À Nouméa, on cultive la débrouille autant que la terre

Bébé dans les bras, Gaetan Fisdiepas regarde ses murs décrépis et soupire : “C’est encore plus dur qu’avant”. Dans ce quartier populaire de Nouméa, les émeutes de 2024 ont laissé des cicatrices. Les jardins, eux, font tenir.

Agent de sécurité, Gaetan a 28 ans et deux enfants à nourrir. Il vit aux Côteaux des Oliviers, un quartier pauvre coincé entre l’aérodrome de Magenta et les hauteurs de Nouméa. Ici, les bâtiments sociaux sont dégradés, les poubelles débordent, et les services publics passent au compte-gouttes.
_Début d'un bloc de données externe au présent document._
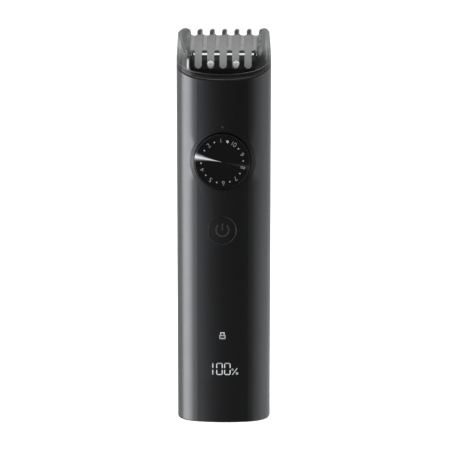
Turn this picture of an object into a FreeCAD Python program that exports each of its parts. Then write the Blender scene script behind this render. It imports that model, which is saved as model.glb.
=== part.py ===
"""Cordless beard trimmer with a zoom dial and a lifting comb, as a parametric assembly.

Frame: +Z up, origin at the middle of the flat base, the dial side faces -Y. Millimetres.
Every driving size is a cell of the sheet "dims"; the pieces are bound to it by formulas.
"""
import FreeCAD, Part

import math
import os
import re

import Sketcher
from FreeCAD import Placement, Rotation, Vector

DIMENSIONS = [
    # housing tube
    ("body_width", 40.3, "width of the housing at the rim"),
    ("body_depth", 34.6, "depth of the housing at the rim"),
    ("front_radius", 38.0, "radius of the oval's front and back arcs"),
    ("corner_radius", 12.5, "radius of the oval's four corner arcs"),
    ("side_radius", 30.0, "radius of the oval's two side arcs"),
    ("foot_inset", 0.3, "how much narrower the foot is on each side"),
    ("body_height", 160.0, "height at which the oval reaches its full width"),
    ("wall", 1.8, "housing wall"),
    ("foot_round", 0.5, "rounding of the bottom edge"),
    ("screw_radius", 1.0, "shank of every M2 screw"),
    ("rim_radius", 67.2, "radius of the curved rim, seen from the side"),
    ("rim_centre_y", 16.8, "centre of the rim curve"),
    ("rim_centre_z", 87.4, "centre of the rim curve"),
    ("trim_thickness", 0.18, "black trim that covers the rim"),
    ("trim_inset", 0.2, "how far the trim stays inside the rim's outer edge"),
    # base
    ("cap_clearance", 0.1, "play around the base cap"),
    ("cap_height", 5.0, "height of the base cap"),
    ("cap_floor", 2.0, "thickness of the base cap's floor"),
    ("seal_thickness", 1.0, "section of the gaskets"),
    ("base_screw_x", 14.6, "distance of the base screws from the middle"),
    ("usb_width", 8.94, "charging socket shell, outside"),
    ("usb_thickness", 3.2, "charging socket shell, outside"),
    ("usb_depth", 7.3, "charging socket shell, length"),
    ("usb_sheet", 0.3, "charging socket shell, sheet thickness"),
    ("usb_mouth", 0.6, "how far the socket sits inside the base face"),
    # battery, boards and frame
    ("cell_radius", 9.2, "battery cell"),
    ("cell_length", 65.0, "battery cell"),
    ("cell_y", 3.4, "battery axis"),
    ("cell_bottom", 17.0, "height of the battery's lower end"),
    ("board_front", -10.8, "front face of the main board"),
    ("board_thickness", 1.2, "main board"),
    ("board_width", 24.0, "main board"),
    ("board_bottom", 12.0, "main board"),
    ("board_top", 94.0, "main board"),
    ("frame_plate", 1.4, "thickness of the frame's plates"),
    ("frame_front", -7.6, "front face of the frame's middle plate"),
    ("spine_back", 15.0, "back face of the frame's spine"),
    ("frame_top", 137.8, "top of the frame"),
    ("rail_x", 13.3, "inner face of the frame's side walls"),
    # power button
    ("button_height", 82.5, "middle of the power button"),
    ("symbol_height", 82.7, "middle of the power symbol"),
    ("button_radius", 5.55, "power button"),
    ("button_gap", 0.15, "gap around the power button"),
    ("lock_height", 37.4, "middle of the lock symbol"),
    ("digit_height", 5.2, "charge display digits"),
    ("digit_width", 2.75, "charge display digits"),
    ("digit_bottom", 20.6, "lower edge of the digits"),
    ("digit_stroke", 0.42, "width of a lit bar"),
    ("digit_gap", 0.6, "gap between the upper and lower bars"),
    ("digit_corner", 0.25, "how far the upright bars stop short of a digit's corners"),
    # dial
    ("dial_height", 111.8, "dial axis"),
    ("dial_radius", 11.75, "dial"),
    ("dial_gap", 0.5, "gap around the dial"),
    ("dial_front", -20.4, "front face of the dial"),
    ("dial_back", -15.3, "back face of the dial"),
    ("pocket_floor", -15.0, "floor of the recess that the dial turns in"),
    ("disc_radius", 11.0, "metal disc on the dial"),
    ("disc_thickness", 0.5, "metal disc on the dial"),
    ("dial_chamfer", 0.55, "chamfer of the dial's front edge"),
    ("serration_count", 80, "serrations round the dial"),
    ("serration_depth", 0.3, "depth of a serration"),
    ("shaft_radius", 2.5, "dial shaft"),
    ("running_gap", 0.05, "radial play of the running fits"),
    ("bush_radius", 4.0, "dial bush, outside"),
    ("cam_radius", 15.2, "cam plate"),
    ("cam_front", -9.0, "front face of the cam plate"),
    ("cam_back", -6.5, "back face of the cam plate"),
    ("groove_pitch", 10.0, "lift of the comb in one turn of the dial"),
    ("groove_width", 2.2, "width of the spiral groove"),
    ("groove_depth", 1.8, "depth of the spiral groove"),
    ("groove_start", 3.5, "radius of the groove at the shortest setting"),
    ("dial_low", -14.75, "dial angle at the shortest setting, from rest"),
    ("dial_high", 327.25, "dial angle at the longest setting, from rest"),
    ("detent_count", 20, "click positions in a turn"),
    # comb carriage
    ("pin_radius", 1.0, "follower pin"),
    ("carriage_front", -6.3, "front face of the carriage's cross plate"),
    ("carriage_plate", 2.0, "thickness of the carriage's cross plate"),
    ("carriage_bottom", 113.3, "lower edge of the carriage"),
    ("arm_inner", 15.25, "inner face of a carriage arm"),
    ("arm_outer", 17.0, "outer face of a carriage arm"),
    ("arm_depth", 7.0, "depth of a carriage arm"),
    ("arm_middle", 0.5, "middle of a carriage arm, from the front"),
    ("arm_top", 157.5, "top of a carriage arm"),
    # comb
    ("comb_gap", 0.62, "gap between the rim and the comb"),
    ("comb_wall", 1.6, "comb wall"),
    ("comb_shoulder", 155.0, "height at which the comb starts to narrow"),
    ("comb_top", 168.0, "height of the comb blank"),
    ("comb_inset", 0.8, "how much the comb narrows to its blank's top"),
    ("collar_height", 1.9, "height of the comb's front collar"),
    ("fin_pitch", 5.26, "distance between comb fins"),
    ("fin_slot", 2.25, "gap between comb fins"),
    ("fin_end", 150.3, "height of the fins' free ends"),
    ("slot_top", 157.9, "upper end of the gaps between the fins"),
    ("web_top", 163.3, "upper edge of the comb's rear wall"),
    ("tip_top", 166.1, "top of the fins"),
    ("tip_width", 1.8, "width of a fin's tip"),
    ("ear_top", 166.6, "top of the comb's ears"),
    ("ear_radius", 2.4, "rounding of the ears"),
    ("ear_x", 17.0, "middle of an ear"),
    ("opening_x", 13.6, "half width of the comb's front opening"),
    # drive
    ("motor_y", 4.5, "motor axis"),
    ("motor_radius", 7.75, "motor can"),
    ("motor_bottom", 104.0, "lower end of the motor"),
    ("motor_length", 20.0, "motor can"),
    ("motor_shaft_radius", 1.0, "motor shaft"),
    ("throw", 0.8, "offset of the eccentric pin"),
    ("drive_pin_radius", 0.6, "eccentric pin"),
    # cutting head
    ("head_bottom", 139.0, "lower face of the head base"),
    ("head_inset", 2.2, "how far the head base stays inside the oval"),
    ("deck", 147.4, "deck of the head base"),
    ("head_half_width", 13.6, "half width of the cutting head"),
    ("cover_front", -5.4, "front face of the blade cover"),
    ("cover_back", -2.6, "back face of the blade cover"),
    ("cover_top", 155.75, "upper edge of the blade cover"),
    ("blade_width", 25.6, "fixed blade"),
    ("blade_thickness", 0.6, "both blades"),
    ("blade_top", 157.6, "tips of the fixed blade"),
    ("blade_gap", 0.02, "play between the blades"),
    ("tooth_pitch", 1.02, "distance between blade teeth"),
    ("tooth_slot", 0.42, "gap between blade teeth"),
    ("tooth_length", 1.1, "length of the blade teeth"),
    ("head_screw_x", 5.4, "blade screws"),
    ("head_screw_z", 152.2, "blade screws"),
]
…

“Avant, c’était déjà la galère. Maintenant, il y a encore moins de boulot, encore moins d’aides”, résume-t-il.

Dans la rue, les habitants parlent d’un quotidien plus rude depuis les émeutes de mai 2024, qui ont fait 14 morts et au moins deux milliards d’euros de dégâts. “Heureusement qu’on a les champs ! S’il n’y avait pas ça, ça serait de plus en plus difficile pour manger”, dit Gaetan Fisdiepas.

Dans de nombreuses familles kanak, cultiver un lopin de terre reste un réflexe. Manioc, ignames, bananiers : les aliments de base viennent souvent de la terre. Et quand l’argent manque, le jardin devient vital.

Depuis les émeutes de mai 2024, la Nouvelle-Calédonie traverse une crise économique sans précédent. Entre mars et décembre 2024, 11.600 salariés du secteur privé ont perdu leur emploi, selon l’Institut de la statistique et des études économiques (ISEE).

Le logement social n’est pas épargné : à la SIC, principal bailleur de l’archipel, les impayés ont presque doublé en cinq ans. Aux Côteaux des Oliviers, la SIC est omniprésente. Mais dans les logements, l’humidité ronge les murs et les portes s’effritent sous les termites. Les habitants critiquent des agents qui constatent sans réparer.

“Notre force à nous”

Sur les hauteurs du quartier, là où se dressait autrefois une maison de quartier, un jardin collectif a pris la relève. Sous un abri de tôle, des casiers ont été installés pour que les familles rangent leurs outils. Des alignements de manioc, d’ignames et de plantes médicinales dessinent un ordre discret.

Maurice, 56 ans, lui aussi agent de sécurité, y cultive sa parcelle. Il vit avec plusieurs membres de sa famille. Salaire d’environ 130.000 francs Pacifique (1.090 euros), loyer de 52.000 francs “aides déduites”, charges qui s’empilent.

“Comment on s’en sort comme ça ?”, demande ce colosse qui souhaite rester anonyme, fiche de paie en main. “On subit, on subit. Ce qu’on vit aujourd’hui, c’est pire que les années 80”.

“Le jardin, c’est notre force à nous. Si on n’a plus ça demain, on fait quoi ?” Il raconte le troc entre voisins : légumes contre poisson, boutures contre ignames. “La viande ? C’est pour les riches !” lâche-t-il en riant.

Un peu plus bas, Euphrasie, 51 ans, avance lentement, le dos chargé de branches de manioc. Mère de sept enfants, grand-mère de sept petits, elle cultive aussi un bout de terrain. “J’étais en train de couper des boutures de manioc. Le week-end, je plante avec mes petits-enfants. Je leur apprends à faire le champ”, glisse-t-elle.

Dans ce jardin collectif, chacun paie une cotisation - entre 1.000 et 1.500 francs Pacifique - pour avoir accès à une parcelle et à l’eau. Mais autour, sur des friches ou des bordures incultes, d’autres habitants plantent “en sauvage”.

Crise de la faim

Daniel Hama, 26 ans, anime l’association Unité CDO, qui tente d’améliorer le quotidien des habitants. Il soutient le FLNKS, principale alliance indépendantiste, et la CCAT, l’organisation accusée par le gouvernement d’être derrière les émeutes, mais refuse de parler d’accords ou d’indépendance alors que Manuel Valls est de retour à Nouméa depuis mardi.

“Avant de régler les problèmes politiques, je préfère régler les problèmes sociaux”, tranche le jeune homme. Il salue le rôle discret des femmes âgées, des grands-mères, “qui apaisent, qui parlent avec leurs fils, qui donnent du bon sens”.

Mais ce fragile équilibre pourrait céder, redoute-t-il. S’il ne se passe rien, les habitants finiront par voler, “et ce sera pire que le 13 mai”. Le risque est clair, selon lui : “on aura une crise de la faim”.